Measuring 72 by 55 inches, the silk banner depicts a black soldier carrying a rifle and bidding farewell to Columbia, the mythical goddess of liberty. A motto above the soldier reads “We will prove ourselves men.” On the flag’s reverse side, an American bald eagle bears a ribbon with the nation’s motto “E pluribus unum” — or, “Out of many, one.”
This is the only surviving example of 11 flags painted by African American artist David Bustill Bowser, who lived from 1820-1890. Bowser was a noted Philadelphia sign-painter, portraitist and anti-slavery activist noted for his portraits of John Brown and President Abraham Lincoln, the release said.
Happy 200th birthday, Walt Whitman! To celebrate the poet’s bicentennial, the Library of Congress has a special exhibition of some of his belongings and notebooks. If you’re in Washington DC this summer, stop in for a visit.
On June 3, the notebook will join a pair of partly frosted eyeglasses and a walking cane given to the poet by naturalist John Burroughs, among other rare artifacts, in a display hosted by the LOC’s Jefferson Building. The event is tied to a larger Whitman bicentennial display that opened earlier this month and runs through August 15.

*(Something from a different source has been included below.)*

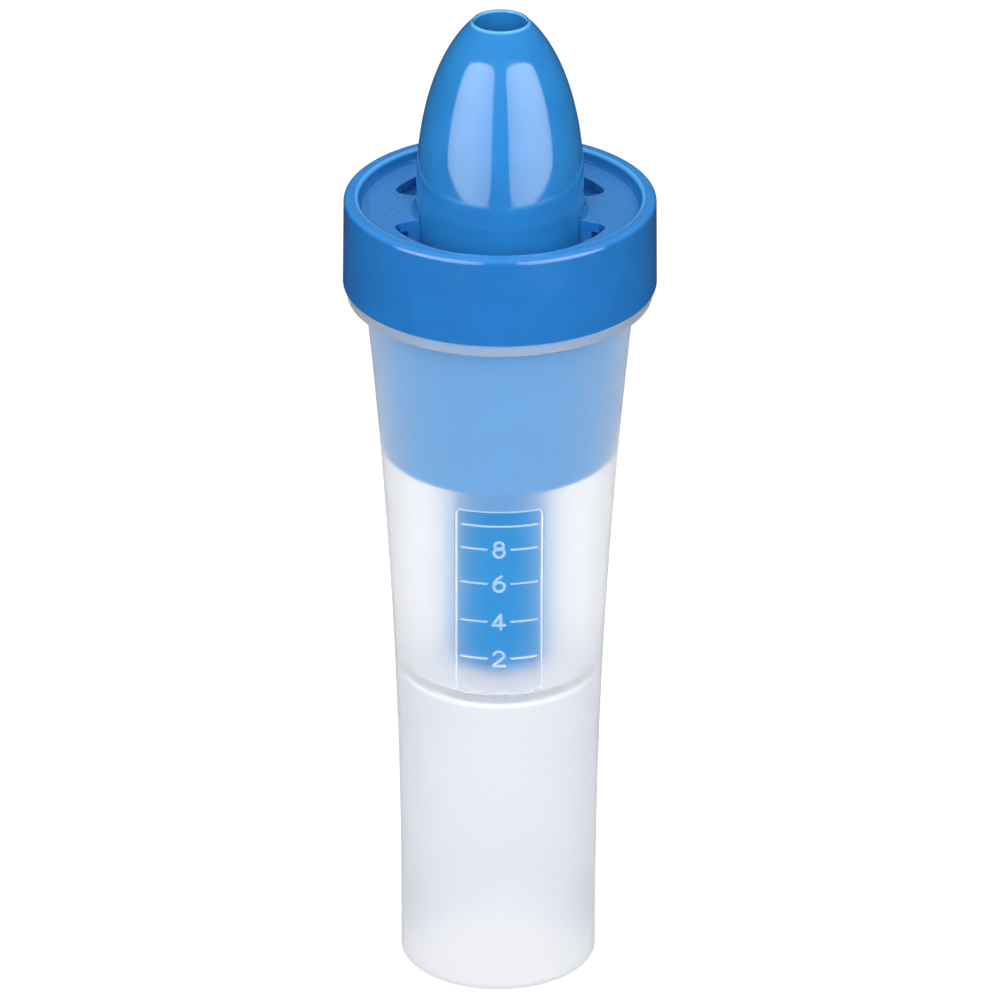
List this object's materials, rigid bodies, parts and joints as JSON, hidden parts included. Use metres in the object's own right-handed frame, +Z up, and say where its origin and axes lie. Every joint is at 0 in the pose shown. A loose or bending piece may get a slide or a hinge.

Topics addressed in the display include Whitman’s likely romantic relationship with streetcar conductor Peter Doyle, his traumatizing Civil War battlefield experiences, and his firsthand involvement in the design and publication of Leaves of Grass. Continually revised between 1855 and Whitman’s death in 1892, Leaves of Grass started out as a set of 12 untitled poems. But by the text’s second edition, the number of featured poems had multiplied to 33; ultimately, its final form constituted 383 poems spread out across 14 sections.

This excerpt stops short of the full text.